THE EXERCISE.
Find each line with "JSON" and copy it.
[Start of MATERIAL PROVIDED]
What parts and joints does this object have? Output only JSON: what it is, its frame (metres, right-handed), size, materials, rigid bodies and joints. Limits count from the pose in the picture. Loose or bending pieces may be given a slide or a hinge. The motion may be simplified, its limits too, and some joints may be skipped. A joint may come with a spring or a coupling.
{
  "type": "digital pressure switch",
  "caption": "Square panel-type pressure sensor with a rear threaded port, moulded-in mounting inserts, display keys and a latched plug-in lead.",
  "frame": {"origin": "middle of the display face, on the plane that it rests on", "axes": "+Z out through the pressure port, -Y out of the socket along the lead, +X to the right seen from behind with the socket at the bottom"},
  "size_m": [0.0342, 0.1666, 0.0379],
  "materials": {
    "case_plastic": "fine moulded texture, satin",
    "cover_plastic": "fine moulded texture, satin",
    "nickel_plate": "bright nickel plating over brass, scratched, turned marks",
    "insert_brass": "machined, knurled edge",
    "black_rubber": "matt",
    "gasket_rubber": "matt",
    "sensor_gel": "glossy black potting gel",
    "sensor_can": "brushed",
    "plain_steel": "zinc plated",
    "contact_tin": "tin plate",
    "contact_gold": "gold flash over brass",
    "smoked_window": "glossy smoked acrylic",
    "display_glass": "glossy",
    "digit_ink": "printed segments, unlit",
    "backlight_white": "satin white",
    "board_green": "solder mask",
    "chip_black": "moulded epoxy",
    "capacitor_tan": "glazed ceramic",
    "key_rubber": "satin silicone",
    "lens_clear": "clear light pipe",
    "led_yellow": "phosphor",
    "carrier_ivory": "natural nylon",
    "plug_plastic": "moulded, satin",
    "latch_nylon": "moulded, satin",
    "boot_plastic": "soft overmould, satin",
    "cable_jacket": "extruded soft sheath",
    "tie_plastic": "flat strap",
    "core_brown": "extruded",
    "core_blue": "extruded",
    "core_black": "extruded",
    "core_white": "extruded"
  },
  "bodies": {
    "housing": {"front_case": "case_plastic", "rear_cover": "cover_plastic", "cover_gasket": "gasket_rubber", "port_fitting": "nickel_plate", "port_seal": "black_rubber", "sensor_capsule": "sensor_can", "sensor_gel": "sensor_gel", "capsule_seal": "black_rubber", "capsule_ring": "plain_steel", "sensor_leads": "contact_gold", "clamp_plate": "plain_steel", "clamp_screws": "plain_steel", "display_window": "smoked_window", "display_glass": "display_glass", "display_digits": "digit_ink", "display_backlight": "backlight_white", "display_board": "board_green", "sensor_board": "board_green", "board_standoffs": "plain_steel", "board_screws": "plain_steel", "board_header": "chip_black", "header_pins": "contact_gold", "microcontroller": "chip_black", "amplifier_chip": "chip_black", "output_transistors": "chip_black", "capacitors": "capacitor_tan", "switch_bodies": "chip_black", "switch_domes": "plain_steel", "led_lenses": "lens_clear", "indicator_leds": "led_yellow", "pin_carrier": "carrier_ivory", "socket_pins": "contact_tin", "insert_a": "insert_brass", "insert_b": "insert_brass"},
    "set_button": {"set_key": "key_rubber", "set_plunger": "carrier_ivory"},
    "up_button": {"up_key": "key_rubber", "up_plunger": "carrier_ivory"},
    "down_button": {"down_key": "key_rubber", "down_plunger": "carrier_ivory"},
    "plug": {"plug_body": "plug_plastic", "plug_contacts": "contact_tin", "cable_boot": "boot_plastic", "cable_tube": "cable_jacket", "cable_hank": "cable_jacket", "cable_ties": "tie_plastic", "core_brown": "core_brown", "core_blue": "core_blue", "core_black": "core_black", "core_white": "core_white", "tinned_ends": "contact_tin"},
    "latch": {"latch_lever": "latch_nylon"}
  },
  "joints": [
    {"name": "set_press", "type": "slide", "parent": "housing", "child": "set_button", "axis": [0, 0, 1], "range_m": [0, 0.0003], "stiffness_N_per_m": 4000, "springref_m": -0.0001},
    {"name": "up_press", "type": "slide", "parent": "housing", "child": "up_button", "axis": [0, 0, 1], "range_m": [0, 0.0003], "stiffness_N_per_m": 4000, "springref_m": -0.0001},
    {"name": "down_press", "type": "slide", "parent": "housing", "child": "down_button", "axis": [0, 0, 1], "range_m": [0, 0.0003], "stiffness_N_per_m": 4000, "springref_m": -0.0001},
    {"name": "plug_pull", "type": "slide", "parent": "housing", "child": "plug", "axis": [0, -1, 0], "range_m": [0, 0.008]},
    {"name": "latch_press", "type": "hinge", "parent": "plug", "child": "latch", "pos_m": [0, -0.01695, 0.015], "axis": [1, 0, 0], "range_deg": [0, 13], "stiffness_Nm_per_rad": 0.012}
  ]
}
[End of MATERIAL PROVIDED]
[Start of MATERIAL PROVIDED]
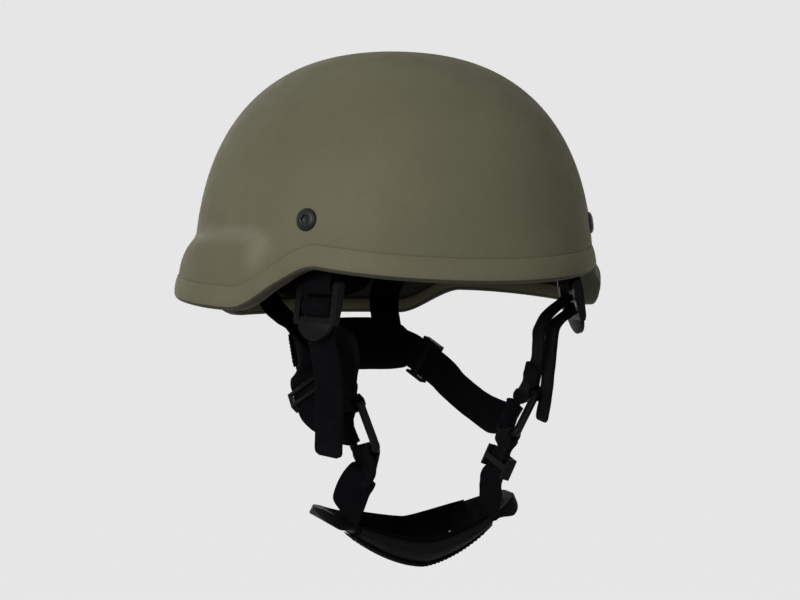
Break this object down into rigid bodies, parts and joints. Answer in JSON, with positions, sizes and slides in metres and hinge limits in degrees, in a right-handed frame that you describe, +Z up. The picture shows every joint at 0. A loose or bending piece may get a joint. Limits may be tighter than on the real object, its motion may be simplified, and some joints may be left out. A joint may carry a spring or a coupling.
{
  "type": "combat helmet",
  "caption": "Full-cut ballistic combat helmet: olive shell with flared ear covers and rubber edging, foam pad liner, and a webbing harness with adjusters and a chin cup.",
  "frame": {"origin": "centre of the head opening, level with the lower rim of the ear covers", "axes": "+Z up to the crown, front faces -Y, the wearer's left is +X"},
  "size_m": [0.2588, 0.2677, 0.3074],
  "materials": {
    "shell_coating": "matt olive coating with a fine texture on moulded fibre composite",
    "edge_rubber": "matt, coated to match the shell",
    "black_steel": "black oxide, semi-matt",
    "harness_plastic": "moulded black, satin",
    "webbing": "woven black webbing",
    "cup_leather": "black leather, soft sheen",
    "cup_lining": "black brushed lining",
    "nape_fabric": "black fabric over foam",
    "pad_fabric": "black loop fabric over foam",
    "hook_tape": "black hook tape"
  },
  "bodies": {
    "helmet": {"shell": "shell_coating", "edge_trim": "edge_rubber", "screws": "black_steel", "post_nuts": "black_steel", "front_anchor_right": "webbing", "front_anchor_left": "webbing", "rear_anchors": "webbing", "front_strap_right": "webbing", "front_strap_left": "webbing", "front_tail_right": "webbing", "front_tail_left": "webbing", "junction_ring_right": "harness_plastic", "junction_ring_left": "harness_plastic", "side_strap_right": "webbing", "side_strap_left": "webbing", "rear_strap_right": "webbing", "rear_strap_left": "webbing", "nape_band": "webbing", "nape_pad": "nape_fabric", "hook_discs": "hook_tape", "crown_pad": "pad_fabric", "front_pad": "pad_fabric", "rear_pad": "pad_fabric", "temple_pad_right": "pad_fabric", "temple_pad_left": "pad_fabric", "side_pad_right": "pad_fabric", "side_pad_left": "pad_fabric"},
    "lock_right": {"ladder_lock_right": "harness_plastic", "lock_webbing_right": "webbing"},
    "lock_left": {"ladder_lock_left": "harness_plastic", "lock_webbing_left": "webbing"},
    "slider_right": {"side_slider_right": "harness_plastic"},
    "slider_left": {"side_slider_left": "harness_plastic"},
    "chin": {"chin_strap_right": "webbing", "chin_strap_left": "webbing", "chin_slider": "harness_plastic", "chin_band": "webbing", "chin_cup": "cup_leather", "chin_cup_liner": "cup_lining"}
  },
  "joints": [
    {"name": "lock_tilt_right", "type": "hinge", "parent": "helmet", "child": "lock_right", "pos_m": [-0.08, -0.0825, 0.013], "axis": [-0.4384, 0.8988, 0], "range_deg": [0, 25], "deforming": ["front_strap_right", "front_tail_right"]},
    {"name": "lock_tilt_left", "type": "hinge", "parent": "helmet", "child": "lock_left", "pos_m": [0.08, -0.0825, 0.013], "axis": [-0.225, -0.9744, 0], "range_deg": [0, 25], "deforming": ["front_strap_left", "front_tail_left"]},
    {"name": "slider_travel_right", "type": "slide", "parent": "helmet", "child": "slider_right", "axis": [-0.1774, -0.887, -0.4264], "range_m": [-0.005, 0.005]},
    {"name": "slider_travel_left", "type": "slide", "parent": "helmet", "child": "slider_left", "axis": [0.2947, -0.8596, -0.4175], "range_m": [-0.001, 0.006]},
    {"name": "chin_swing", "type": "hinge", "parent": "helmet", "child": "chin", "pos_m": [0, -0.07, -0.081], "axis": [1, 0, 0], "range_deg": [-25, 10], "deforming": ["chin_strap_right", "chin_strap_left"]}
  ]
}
[End of MATERIAL PROVIDED]
[Start of MATERIAL PROVIDED]
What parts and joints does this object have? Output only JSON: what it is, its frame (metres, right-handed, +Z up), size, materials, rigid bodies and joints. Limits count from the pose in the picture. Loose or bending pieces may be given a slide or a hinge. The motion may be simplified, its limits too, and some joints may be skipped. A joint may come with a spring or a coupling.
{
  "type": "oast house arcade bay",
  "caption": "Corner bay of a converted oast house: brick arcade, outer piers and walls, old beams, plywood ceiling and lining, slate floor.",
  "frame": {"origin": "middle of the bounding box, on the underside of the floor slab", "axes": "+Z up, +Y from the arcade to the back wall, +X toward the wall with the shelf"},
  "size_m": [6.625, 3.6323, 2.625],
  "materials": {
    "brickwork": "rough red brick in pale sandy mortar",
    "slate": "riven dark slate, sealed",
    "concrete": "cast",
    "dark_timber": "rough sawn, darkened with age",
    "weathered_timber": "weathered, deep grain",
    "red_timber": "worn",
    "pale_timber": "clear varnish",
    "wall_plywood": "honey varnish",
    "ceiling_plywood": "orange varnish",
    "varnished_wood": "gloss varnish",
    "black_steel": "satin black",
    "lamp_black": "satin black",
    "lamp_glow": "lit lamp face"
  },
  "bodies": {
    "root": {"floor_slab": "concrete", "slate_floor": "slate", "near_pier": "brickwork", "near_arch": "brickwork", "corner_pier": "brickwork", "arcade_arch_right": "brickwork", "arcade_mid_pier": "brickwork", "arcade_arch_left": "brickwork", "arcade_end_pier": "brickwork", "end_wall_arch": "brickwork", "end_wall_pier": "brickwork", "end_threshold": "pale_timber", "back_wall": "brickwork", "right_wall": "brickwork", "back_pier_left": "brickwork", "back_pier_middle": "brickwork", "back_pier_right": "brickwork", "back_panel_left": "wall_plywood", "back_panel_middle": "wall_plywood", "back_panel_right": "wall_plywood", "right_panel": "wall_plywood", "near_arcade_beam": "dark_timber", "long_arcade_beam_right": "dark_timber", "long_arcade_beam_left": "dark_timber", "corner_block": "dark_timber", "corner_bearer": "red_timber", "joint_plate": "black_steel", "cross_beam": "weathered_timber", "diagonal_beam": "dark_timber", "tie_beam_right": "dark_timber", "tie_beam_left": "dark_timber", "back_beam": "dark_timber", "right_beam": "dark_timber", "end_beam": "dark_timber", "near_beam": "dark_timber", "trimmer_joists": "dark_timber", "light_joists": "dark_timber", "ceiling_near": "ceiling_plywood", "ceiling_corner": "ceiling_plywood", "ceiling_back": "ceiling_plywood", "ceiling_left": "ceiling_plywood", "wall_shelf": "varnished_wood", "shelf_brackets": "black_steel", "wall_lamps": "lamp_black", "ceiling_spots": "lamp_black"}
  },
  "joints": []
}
[End of MATERIAL PROVIDED]
SOLUTION TO THIS TASK.
What parts and joints does this object have? Output only JSON: what it is, its frame (metres, right-handed), size, materials, rigid bodies and joints. Limits count from the pose in the picture. Loose or bending pieces may be given a slide or a hinge. The motion may be simplified, its limits too, and some joints may be skipped. A joint may come with a spring or a coupling.
Break this object down into rigid bodies, parts and joints. Answer in JSON, with positions, sizes and slides in metres and hinge limits in degrees, in a right-handed frame that you describe, +Z up. The picture shows every joint at 0. A loose or bending piece may get a joint. Limits may be tighter than on the real object, its motion may be simplified, and some joints may be left out. A joint may carry a spring or a coupling.
What parts and joints does this object have? Output only JSON: what it is, its frame (metres, right-handed, +Z up), size, materials, rigid bodies and joints. Limits count from the pose in the picture. Loose or bending pieces may be given a slide or a hinge. The motion may be simplified, its limits too, and some joints may be skipped. A joint may come with a spring or a coupling.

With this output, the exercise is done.